Our tour then went inside where we got to see the fermentation area, the wine cellar, laboratory and more.
This is a photo of Kip next to the fermentation tanks. The tanks are specially made to maintain certain temperature levels.
This is a photo of Kip in front of his bottling machine. This is where the wines are also corked and labeled. Again, Kip uses technology to assist his work and make it easier to bottle and label. For example, the bottler does the corking in a vacuum so that the air pressure inside a corked bottle is proper without the need to sit out and wait.
This is part of the laboratory where Kip does testing and research. Again, he uses technology to assist him in his endeavors. It is clear he has invested much in his efforts to make a superior product.
Our final stop was the tasting room, where barrels of wine are stored against the walls. We got to taste five different wines and most of them were quite impressive. Four of the wines, except for the Cabernet Franc, were made from grapes shipped to the winery. The Cabernet Franc was grown on the premises.
I should mention that Kip aims for a more Burdgundian style in his wines. He does not want his wines to be like California wines. He aims for a more subtle style, an Old World style, rather than some fruit bomb.
Their 2005 Chardonnay was delicious. It sees only a minor amount of oak so is not overly buttery. The fruit flavors are more dominate, such as apple and apricot. It was crisp and refreshing. Though I am not a big fan of white wines, this was definitely a white wine I enjoyed. And I did buy a couple bottles as well.
The 2005 Pinot Noir was also good. It is a light colored wine with lots of bright cherry flavors. I have had others of their Pinot Noirs and have always enjoyed them.
The 2004 Cabernet Sauvignon was a darker colored wine, more full bodied with lots of fruit and spice flavors. It would have gone perfectly with a steak. This is a wine you could easily cellar for a few years. I should note that his 2005 won a gold medal at a recent competition in California.

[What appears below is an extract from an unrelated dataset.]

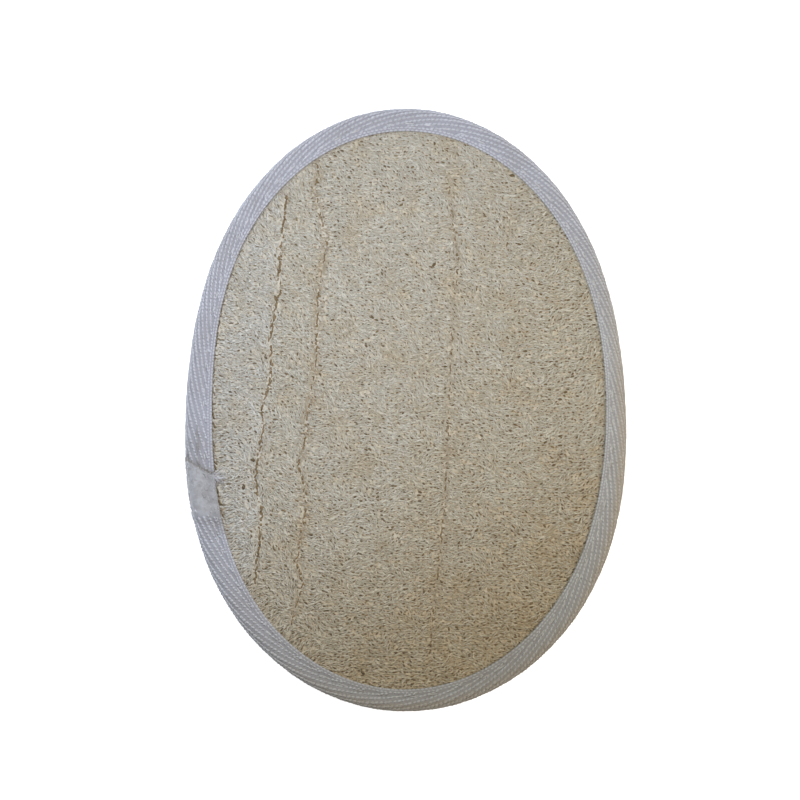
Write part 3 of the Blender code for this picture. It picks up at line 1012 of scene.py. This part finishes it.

The 2005 Zinfandel was a big, bold, spicy wine. It was vibrant with flavor and complexity. This was a favorite of a number of the North Shore Winers.
The only wine I did not care for was the 2000 Cabernet Franc, which was the first bottling of their own grown grapes. It had too much of a vegetal taste to me. Kip though acknowledged that this wine had not really been as good as he hoped it would be. He is looking forward to making better Cabernet Franc in the future.
What makes these wines even better is their cost. I don't think any of the Turtle Creek wines cost more than $20. Most are priced from $16-18. For such low production wines, these costs are unbelieveable. And when you consider the high quality of these wines, then these wines give you a great value. These wines are well crafted and you certainly can't go wrong with them. The Winers certainly enjoyed the wines and a number of them bought the Chardonnay, the only wine available. I know if the other varietals had been available, cases of the wine would have walked out that door.
Kip certainly is a good spokesman for his wines. He was very knowledgeable, personable and accomodating. He evidences a true passion for his work and it shows in his products.
If you want to try some excellent wines, especially good values ones, then seek out Turtle Creek wines!